Why Was the FCAT Started?

The Florida Comprehensive Assessment Test® (FCAT) is the latest initiative by the Florida Department of Education in developing a statewide system of educational assessment. According to the Florida Department of Education's FCAT Handbook, "the FCAT measures student achievement of the benchmarks contained in Florida's Sunshine State Standards, which were developed with the goal of providing all students with an education based on high expectations."
  1. The FCAT

    • The FCAT is a series of standardized tests administered annually to third- through tenth-grade students in all Florida public schools. The tests monitor the academic progress of students in the subjects of mathematics, reading, writing and science, and include questions with a varied range of difficulty and complexity. According to the "About the FCAT" website "the FCAT Reading, Mathematics, and Science tests require students to analyze, synthesize, and evaluate the information presented and to apply strategies or procedures they have learned." The writing component requires students to draft original essays in response to real-life topics.

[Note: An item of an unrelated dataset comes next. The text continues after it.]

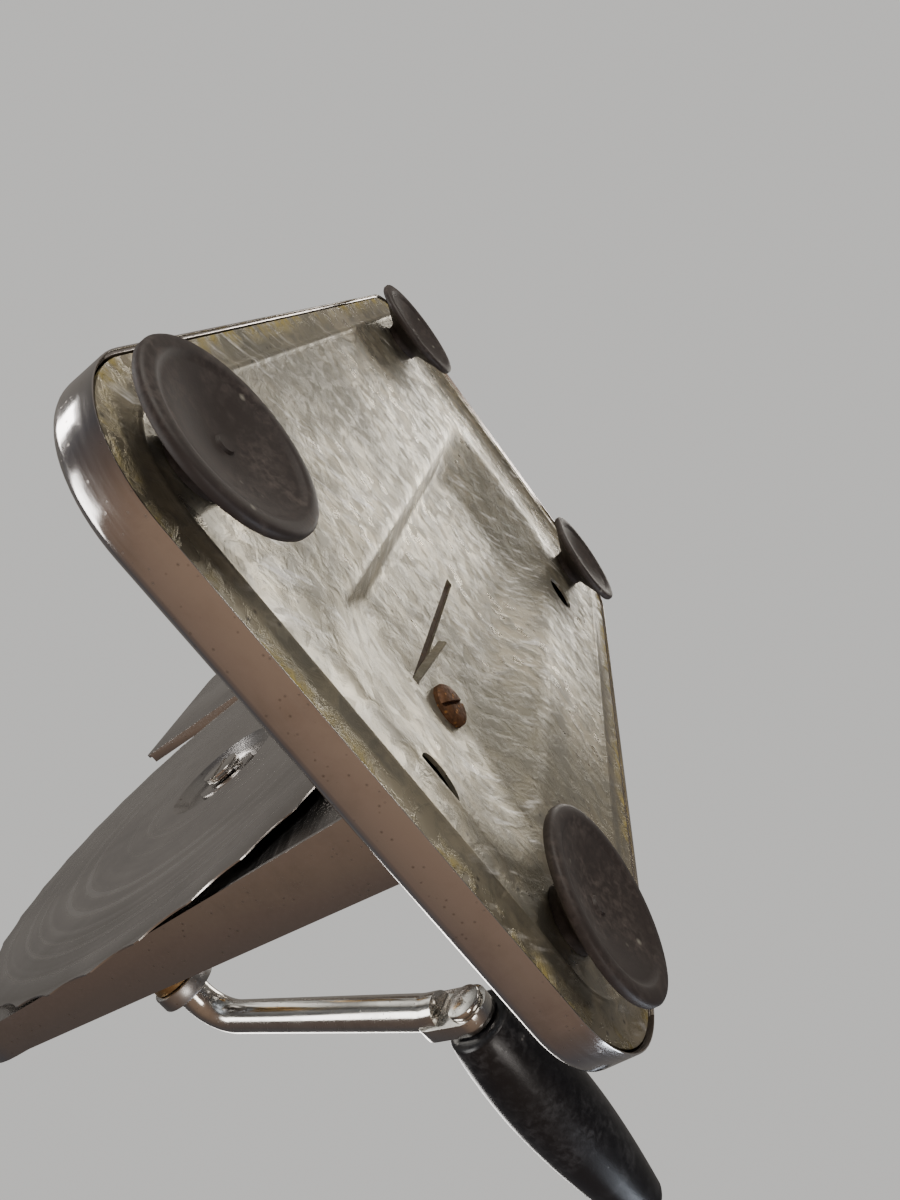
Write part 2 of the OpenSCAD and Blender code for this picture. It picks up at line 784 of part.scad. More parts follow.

    Sunshine State Standards

    • The Sunshine State Standards is the measuring stick of the FCAT. These standards, adopted by the Florida Department of Education in 1996, are, according to the "About the FCAT" website, "broad statements that describe what a child should know and be able to do at every grade level." They cover mathematics, social studies, language arts, science, foreign languages, the arts and health/physical education. The overall standards are then divided into smaller units called "benchmarks," which designate specific skills students are expected to learn.

    In the Beginning

    • The FCAT was first administered in 1998 in an effort to raise the statewide system of assessment to a higher level. However, Florida's assessment program actually began with the Education Accountability Act of 1971, which called for establishing uniform statewide education objectives and the uniform testing of students' progress toward the objectives. The FCAT Handbook explains that "the resulting educational objectives included only minimum requirements, in contrast to the more extensive, detailed, and rigorous standards that have since evolved," and testing only included a sample of students instead of the more inclusive test base of today.

    Evolution

    • The Florida Department of Education realized that, in order for the state to improve, more comprehensive evaluation data was needed than was gathered in that initial assessment. Therefore, in 1976, assessments were administered to all public school students in grades three, five, eight and eleven. Eleventh grader students were also given the country's first high school graduation test, a functional literacy test. This graduation test, or State Standard Assessment Test, was moved to grade ten in 1981, revised and renamed the High School Competency Test in 1984, and then moved back to the eleventh grade in 1992. When the Sunshine State Standards were adopted in 1996, the old assessment tests were insufficient for monitoring academic progress according to the new standards. Development of the FCAT began in 1996, and the FCAT was first administered in 1998.

    The FCAT Today

    • Originally, only four grade levels took the FCAT--fourth, fifth, eighth and 10th--and the test covered only reading and mathematics. In 2010, the FCAT was administered to all public school students in Florida in grades three through 11 and included mathematics, reading, writing and science.